Perl Weekly Challenge 116: numbers

One way to let me improve my knowledge about Raku (aka Perl 6) is to implement programs in it. Unluckily, I don’t have any production code to implement in Raku yet (sob!). So, why not try solving the Perl Weekly Challenge tasks?

In the following, the assigned tasks for Challenge 110.

PWC 116 - Task 1

This task has been difficult to me: given a number you have to split it in all possible combinations where numbers become subsequent, that is they differ from the previous one by one.
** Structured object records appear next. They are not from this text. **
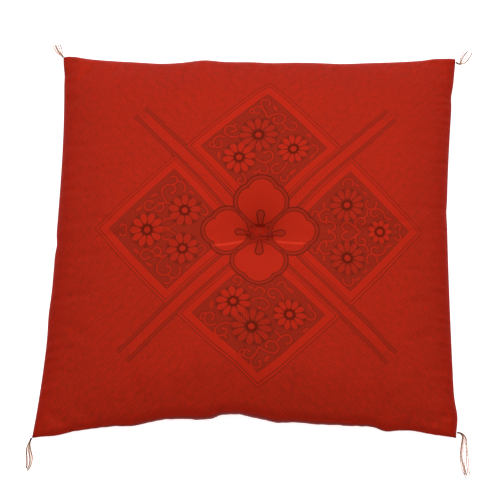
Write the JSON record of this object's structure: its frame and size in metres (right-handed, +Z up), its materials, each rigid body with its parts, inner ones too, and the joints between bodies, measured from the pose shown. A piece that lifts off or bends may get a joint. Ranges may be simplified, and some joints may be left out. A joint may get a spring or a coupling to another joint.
{
  "type": "zabuton",
  "caption": "Flat square floor cushion of woven cloth with a low crown, drawn-in sides, a stitched centre tuft and a thread tassel at each corner.",
  "frame": {"origin": "on the floor under the middle of the whole object, tassels included", "axes": "+Z up through the crown, -Y towards the front edge, +X to the right seen from the front"},
  "size_m": [0.604, 0.6708, 0.0599],
  "materials": {
    "cover_cloth": "red figured cotton with a soft sheen",
    "tuft_thread": "red twisted thread",
    "tassel_thread": "pale cream twisted thread"
  },
  "bodies": {
    "root": {"cushion": "cover_cloth", "tuft_stitch_top": "tuft_thread", "tuft_stitch_under": "tuft_thread", "tassel_front_left": "tassel_thread", "tassel_front_right": "tassel_thread", "tassel_back_left": "tassel_thread", "tassel_back_right": "tassel_thread"}
  },
  "joints": []
}
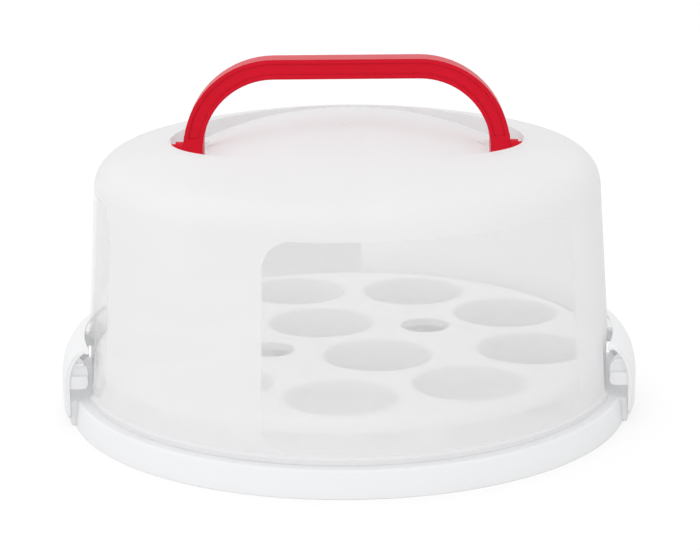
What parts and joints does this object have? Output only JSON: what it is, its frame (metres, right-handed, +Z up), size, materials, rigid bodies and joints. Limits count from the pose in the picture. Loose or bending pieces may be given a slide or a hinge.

As an example, given 1234 you spli it in 1, 2, 3, 4 and every digit differs from the left one by one.
This is my implementation:

sub MAIN( Int $N where { $N >= 10 } ) {
    my @digits = $N.split( '', :skip-empty );
    my $min-length = 1;

    my @numbers;

    my $i = 0;
    my $done = True;
    while $done && $i < @digits.elems {

        

        # first number ever
        @numbers.push: @digits[ $i ] if ! @numbers;
        my $current-number = @numbers[ * - 1 ];

        # compute available next numbers
        my @next-number    = $current-number + 1, $current-number - 1;

        # see if there is room for any of the next
        # numbers in the remaining array of digits
        $done = False;
        for @next-number {
            my $length = $_.Str.chars;
            if $i + $length < @digits.elems {
                my $current = @digits[ $i + 1 .. $i  + $length ].join.Int;
                if $current == $_ {
                    @numbers.push: $current;
                    $i += $length;
                    $done = True;
                    last;
                }
            }
        }
    }

    # all done
    say @numbers if $done;
}




I split the number into its @digits, and then start iterating so that I place the very first number in the list into @numbers, Then I compute how could be the next number, by adding and removing 1, and I search for the number in the subsequent list of available digits.
For example, given 91011 is start with 9, then I compute the next available that would be 10 or 8 and I see if after the 9 there is one or the other, I find 10, so I compute the next one that will be 11 or 9 and search it again.
However, there is no assurance the first number in the list must be one digit only, so this implementation is not fully working.

PWC 116 - Task 2

The second task was easier: find if a number is made by digits that, if summed, provide a pure square of a number.
My implementation is:

sub MAIN( Int $N where { $N >= 10 } ) {
    
    my $sum = $N.split( '' ).map( { $_ * $_ } ).sum;
    say 1 and exit if $sum.sqrt == $sum.sqrt.Int;
    say 0;
}



I start splitting the number into its digits, then I map every digit to its square, and I sum the final list. Next I check if the sqrt of the sum is the same as its Int value, that means the sum is a pure square.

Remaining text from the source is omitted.